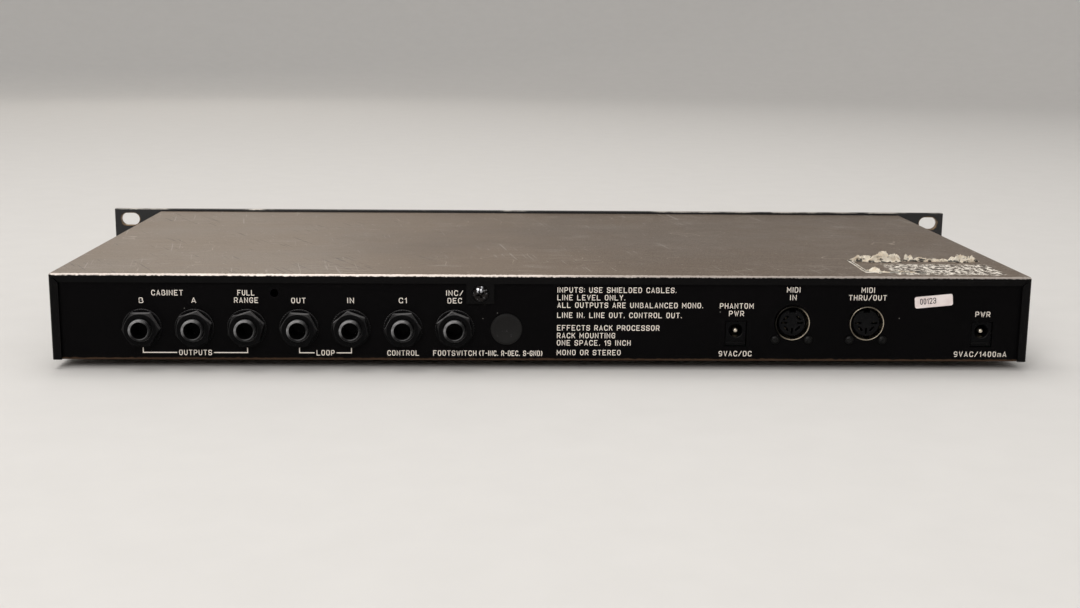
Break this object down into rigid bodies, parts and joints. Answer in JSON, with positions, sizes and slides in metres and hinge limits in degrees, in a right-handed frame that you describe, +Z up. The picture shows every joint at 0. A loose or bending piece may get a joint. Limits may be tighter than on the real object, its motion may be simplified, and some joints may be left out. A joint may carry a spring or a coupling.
{
  "type": "rack effects unit",
  "caption": "Slim black one-space rack effects unit with slotted rack ears, front knobs, buttons and display, and a row of round plug sockets, data sockets and power inlets across its back.",
  "frame": {"origin": "middle of the footprint, on the surface that the rubber feet stand on", "axes": "+Z up, -Y out of the front panel, +Y out of the back with the sockets, +X to the right as seen from the front"},
  "size_m": [0.4826, 0.2342, 0.0442],
  "materials": {
    "black_paint": "black satin paint on folded steel",
    "cover_paint": "finely textured dark paint, worn at the bends",
    "panel_paint": "satin black",
    "black_plastic": "moulded black plastic",
    "plug_plastic": "dull dark plastic",
    "button_plastic": "dark grey plastic",
    "meter_plastic": "dark plastic",
    "rocker_plastic": "glossy black plastic",
    "smoked_lens": "smoked acrylic",
    "module_metal": "pressed metal bezel",
    "zinc": "bright plated",
    "aluminium": "turned",
    "screw_steel": "dark plated steel",
    "black_screw": "blackened steel",
    "rubber": "black rubber",
    "circuit_board": "green solder mask with black and grey parts"
  },
  "bodies": {
    "unit": {"aux_power_socket": "black_plastic", "back_plate": "black_paint", "back_screw": "screw_steel", "cabinet_a_jack": "black_plastic", "cabinet_a_nut": "black_plastic", "cabinet_b_jack": "black_plastic", "cabinet_b_nut": "black_plastic", "chassis_tray": "black_paint", "control_board": "circuit_board", "control_jack": "black_plastic", "control_nut": "black_plastic", "data_in_screw_left": "black_screw", "data_in_screw_right": "black_screw", "data_in_shell": "zinc", "data_in_socket": "black_plastic", "data_out_screw_left": "black_screw", "data_out_screw_right": "black_screw", "data_out_shell": "zinc", "data_out_socket": "black_plastic", "display_module": "module_metal", "display_window": "smoked_lens", "foot_front_left": "rubber", "foot_front_right": "rubber", "foot_rear_left": "rubber", "foot_rear_right": "rubber", "footswitch_jack": "black_plastic", "footswitch_nut": "black_plastic", "front_panel": "panel_paint", "full_range_jack": "black_plastic", "full_range_nut": "black_plastic", "hole_plug": "plug_plastic", "input_jack": "black_plastic", "input_level_control": "zinc", "input_nut": "black_plastic", "level_meter": "meter_plastic", "loop_in_jack": "black_plastic", "loop_in_nut": "black_plastic", "loop_out_jack": "black_plastic", "loop_out_nut": "black_plastic", "main_board": "circuit_board", "output_level_control": "zinc", "power_socket": "black_plastic", "preset_control": "zinc", "side_screw_left_front": "screw_steel", "side_screw_left_rear": "screw_steel", "side_screw_right_front": "screw_steel", "side_screw_right_rear": "screw_steel", "switch_housing": "black_plastic", "top_cover": "cover_paint"},
    "input_level": {"input_level_knob": "black_plastic", "input_level_shaft": "aluminium"},
    "output_level": {"output_level_knob": "black_plastic", "output_level_shaft": "aluminium"},
    "preset": {"preset_knob": "black_plastic", "preset_shaft": "aluminium"},
    "bypass": {"bypass_button": "button_plastic"},
    "edit": {"edit_button": "button_plastic"},
    "store": {"store_button": "button_plastic"},
    "exit": {"exit_button": "button_plastic"},
    "power": {"power_rocker": "rocker_plastic"}
  },
  "joints": [
    {"name": "input_level_turn", "type": "hinge", "parent": "unit", "child": "input_level", "pos_m": [-0.172, -0.1011, 0.02235], "axis": [0, 1, 0], "range_deg": [-150, 150]},
    {"name": "output_level_turn", "type": "hinge", "parent": "unit", "child": "output_level", "pos_m": [-0.144, -0.1011, 0.02235], "axis": [0, 1, 0], "range_deg": [-150, 150]},
    {"name": "preset_turn", "type": "hinge", "parent": "unit", "child": "preset", "pos_m": [0.13, -0.1011, 0.02235], "axis": [0, 1, 0], "continuous": true},
    {"name": "bypass_press", "type": "slide", "parent": "unit", "child": "bypass", "axis": [0, 1, 0], "range_m": [0, 0.0012], "stiffness_N_per_m": 800, "springref_m": -0.001},
    {"name": "edit_press", "type": "slide", "parent": "unit", "child": "edit", "axis": [0, 1, 0], "range_m": [0, 0.0012], "stiffness_N_per_m": 800, "springref_m": -0.001},
    {"name": "store_press", "type": "slide", "parent": "unit", "child": "store", "axis": [0, 1, 0], "range_m": [0, 0.0012], "stiffness_N_per_m": 800, "springref_m": -0.001},
    {"name": "exit_press", "type": "slide", "parent": "unit", "child": "exit", "axis": [0, 1, 0], "range_m": [0, 0.0012], "stiffness_N_per_m": 800, "springref_m": -0.001},
    {"name": "power_rock", "type": "hinge", "parent": "unit", "child": "power", "pos_m": [0.19, -0.0961, 0.02235], "axis": [1, 0, 0], "range_deg": [-16, 0]}
  ]
}
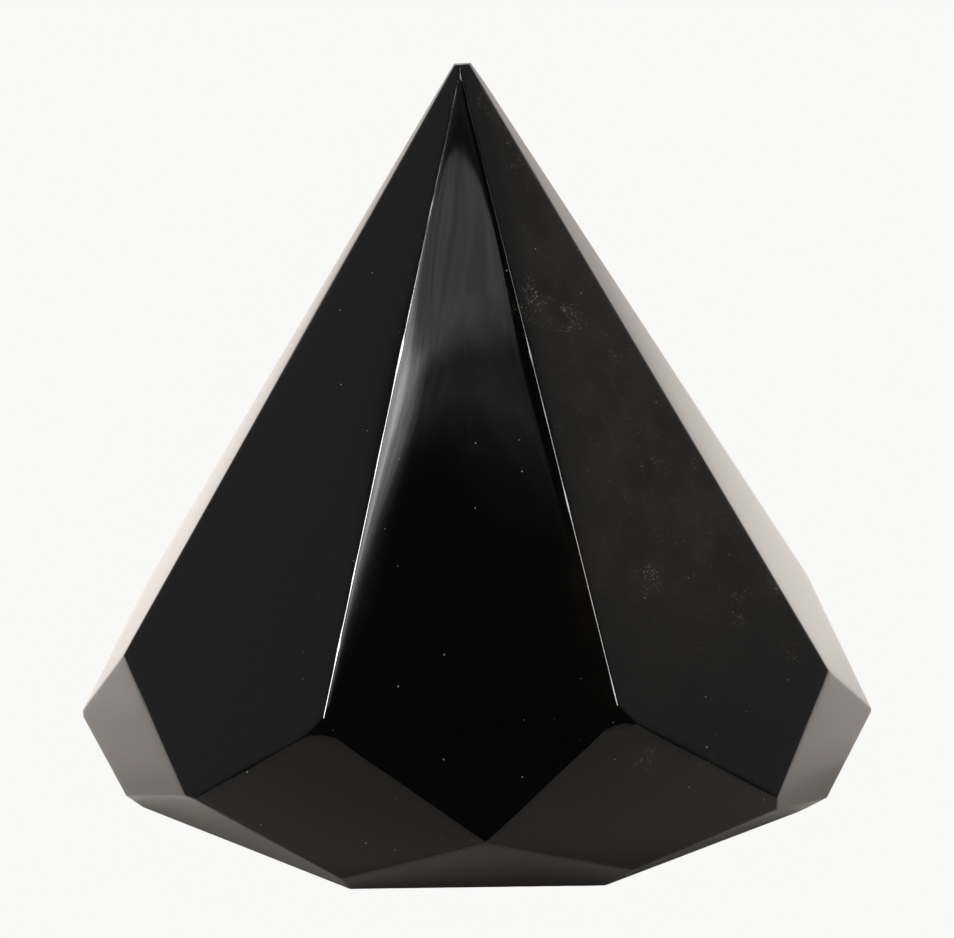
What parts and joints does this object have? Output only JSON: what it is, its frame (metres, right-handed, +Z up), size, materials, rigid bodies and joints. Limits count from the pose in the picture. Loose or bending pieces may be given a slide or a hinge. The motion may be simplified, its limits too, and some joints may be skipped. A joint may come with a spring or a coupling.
{
  "type": "faceted golden sheen obsidian",
  "caption": "Hand-cut and polished dark obsidian stone, a faceted cone that rises from a broad flat base to a small blunt tip.",
  "frame": {"origin": "on the flat base, under the middle of the girdle", "axes": "+Z up from the base to the tip, -Y towards the front crown facet, +X to the right of it"},
  "size_m": [0.0829, 0.0812, 0.0762],
  "materials": {
    "obsidian": "polished black volcanic glass with a faint golden sheen"
  },
  "bodies": {
    "root": {"faceted_stone": "obsidian"}
  },
  "joints": []
}
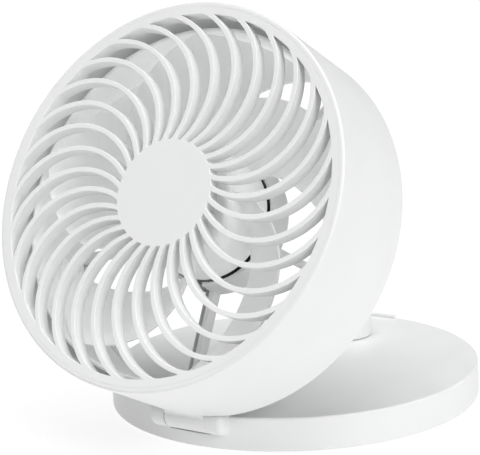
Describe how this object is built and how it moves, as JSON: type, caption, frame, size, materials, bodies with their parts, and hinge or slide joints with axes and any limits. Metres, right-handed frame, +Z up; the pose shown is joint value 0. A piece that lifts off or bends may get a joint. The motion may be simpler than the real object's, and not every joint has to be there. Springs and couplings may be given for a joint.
{
  "type": "desk fan",
  "caption": "Folding desk fan: a drum-shaped head with a spiral-ribbed grille and swept blades, hinged on a round battery base with a speed knob.",
  "frame": {"origin": "centre of the round base, on the underside of its non-slip pad", "axes": "+Z up; +X to the right of someone facing the fan; the fan blows towards -Y and a little upwards; the head hinge runs along X at the -Y edge of the base"},
  "size_m": [0.15, 0.1925, 0.165],
  "materials": {
    "white_plastic": "fine satin moulded ABS",
    "grey_rubber": "matt silicone",
    "grey_acetal": "smooth moulded acetal",
    "black_plastic": "matt",
    "light_pipe": "polished and translucent",
    "battery_wrap": "heat-shrink film",
    "circuit_board": "black solder mask",
    "steel": "bright zinc plate",
    "silicon_steel": "varnished laminations",
    "copper_wire": "enamelled copper",
    "brass": "turned",
    "magnet": "bonded ferrite"
  },
  "bodies": {
    "base": {"base_top_shell": "white_plastic", "base_bottom_cover": "white_plastic", "base_pad": "grey_rubber", "battery_pack": "battery_wrap", "control_board": "circuit_board", "speed_encoder": "black_plastic", "usb_socket": "steel", "charge_light": "light_pipe", "hinge_pin": "steel", "hinge_bush_left": "grey_acetal", "hinge_bush_right": "grey_acetal", "hinge_plug": "white_plastic", "base_screw_1": "steel", "base_screw_2": "steel", "base_screw_3": "steel", "base_screw_4": "steel", "board_screw_1": "steel", "board_screw_2": "steel"},
    "knob": {"speed_knob": "white_plastic", "encoder_shaft": "grey_acetal"},
    "head": {"outer_housing": "white_plastic", "duct_sleeve": "white_plastic", "duct_flange": "white_plastic", "front_grille": "white_plastic", "rear_ring": "white_plastic", "motor_mount": "white_plastic", "bearing_tube": "brass", "bearing_front": "steel", "bearing_rear": "steel", "stator_core": "silicon_steel", "winding_front": "copper_wire", "winding_rear": "copper_wire", "motor_board": "circuit_board", "motor_cable": "grey_rubber", "rear_screw_1": "steel", "rear_screw_2": "steel", "rear_screw_3": "steel", "rear_screw_4": "steel", "motor_screw_1": "steel", "motor_screw_2": "steel", "motor_screw_3": "steel"},
    "wheel": {"wheel_hub": "white_plastic", "blade_1": "white_plastic", "blade_2": "white_plastic", "blade_3": "white_plastic", "blade_4": "white_plastic", "blade_5": "white_plastic", "rotor_can": "steel", "rotor_magnet": "magnet", "motor_shaft": "steel", "shaft_clip": "steel"}
  },
  "joints": [
    {"name": "head_tilt", "type": "hinge", "parent": "base", "child": "head", "pos_m": [0, -0.0737, 0.0115], "axis": [1, 0, 0], "range_deg": [-62.65, 27.35]},
    {"name": "knob_turn", "type": "hinge", "parent": "base", "child": "knob", "pos_m": [0, 0.0415, 0.0142], "axis": [0, 0, -1], "range_deg": [0, 280]},
    {"name": "wheel_spin", "type": "hinge", "parent": "head", "child": "wheel", "pos_m": [0, -0.04286, 0.07852], "axis": [0, -0.8882, 0.4594], "continuous": true}
  ]
}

#### [What you have to do]
Scan the material and collect every line that contains "bends".

#### [Task response]
    "cover_paint": "finely textured dark paint, worn at the bends",
Describe how this object is built and how it moves, as JSON: type, caption, frame, size, materials, bodies with their parts, and hinge or slide joints with axes and any limits. Metres, right-handed frame, +Z up; the pose shown is joint value 0. A piece that lifts off or bends may get a joint. The motion may be simpler than the real object's, and not every joint has to be there. Springs and couplings may be given for a joint.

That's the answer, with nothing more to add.